Para discutir esse e outros assuntos, vários grupos, entre os quais a Associação da Parada GLBT e o Núcleo de Gays e Lésbicas do PT, protocolaram no seu gabinete uma solicitação de audiência, há mais de dois meses. Até agora tal encontro não ocorreu. Por acaso, soube-se que o fechamento do Autorama foi adiado para depois de 22 junho, data da Parada do Orgulho Gay -senão a senhora prefeita seria vaiada, não é?
Se uma aliada da sua importância nos dá as costas, como chamar essa atitude? Traição? Vergonha de nós? Ou a senhora passou a achar, como tantos políticos de direita, que assuntos relacionados aos direitos homossexuais são de importância secundária? Se não pensa assim, é assim que tem agido. Por isso, chega a ser constrangedor constatar como a senhora, apenas sai de São Paulo, volta a ser aquela antiga Marta Suplicy arrojada e amiga de homossexuais. Basta lembrar da bronca que deu em Anthony Garotinho, então candidato à Presidência da República, por suas declarações homofóbicas. Não é oportunismo usar nossa luta só quando quer parecer moderna, em período eleitoral?

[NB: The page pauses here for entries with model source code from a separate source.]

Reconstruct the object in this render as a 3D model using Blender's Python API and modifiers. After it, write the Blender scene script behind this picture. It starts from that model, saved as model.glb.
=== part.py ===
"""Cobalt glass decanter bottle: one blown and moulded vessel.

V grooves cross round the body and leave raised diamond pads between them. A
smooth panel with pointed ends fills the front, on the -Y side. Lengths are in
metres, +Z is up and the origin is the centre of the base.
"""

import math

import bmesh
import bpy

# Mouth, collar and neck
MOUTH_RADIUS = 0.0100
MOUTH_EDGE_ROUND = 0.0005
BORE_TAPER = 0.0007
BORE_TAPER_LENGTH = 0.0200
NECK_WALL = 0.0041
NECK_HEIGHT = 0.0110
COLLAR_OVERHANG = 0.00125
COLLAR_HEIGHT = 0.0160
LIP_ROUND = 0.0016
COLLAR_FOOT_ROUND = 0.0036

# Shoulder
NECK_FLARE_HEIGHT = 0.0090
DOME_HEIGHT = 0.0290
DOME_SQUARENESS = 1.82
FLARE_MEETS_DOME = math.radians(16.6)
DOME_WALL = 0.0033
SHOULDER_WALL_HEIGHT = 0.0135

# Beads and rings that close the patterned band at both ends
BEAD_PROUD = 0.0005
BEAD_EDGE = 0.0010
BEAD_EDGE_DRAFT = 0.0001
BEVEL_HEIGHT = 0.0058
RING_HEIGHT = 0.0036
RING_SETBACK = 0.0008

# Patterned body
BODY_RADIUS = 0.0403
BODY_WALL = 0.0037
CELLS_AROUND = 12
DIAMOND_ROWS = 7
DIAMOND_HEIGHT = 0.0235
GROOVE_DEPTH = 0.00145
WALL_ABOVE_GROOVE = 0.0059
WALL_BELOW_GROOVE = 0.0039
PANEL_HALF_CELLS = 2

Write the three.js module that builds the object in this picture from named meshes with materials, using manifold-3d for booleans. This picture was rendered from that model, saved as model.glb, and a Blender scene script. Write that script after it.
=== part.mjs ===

Pois bem, a senhora tem só mais um ano e meio de mandato. A continuar esse ritmo de descaso, para nós, homossexuais, sua gestão não terá sido diferente das gestões mais conservadoras de São Paulo. Não adianta ir à Parada do Orgulho Gay dizer palavras bonitas. Palavras uma vez por ano não bastam. Se não as transformar em ação, elas não significarão nada. E nós não estaremos fazendo campanha para sua reeleição.
Não é impunemente que um político dá banana aos seus aliados, sra. prefeita. Responderemos no mesmo tom, com uma admoestação: Otários, nunca mais.

João Silvério Trevisan, 58, escritor e roteirista, é autor de "Devassos no Paraíso" e "Ana em Veneza" (ambos pela ed. Record).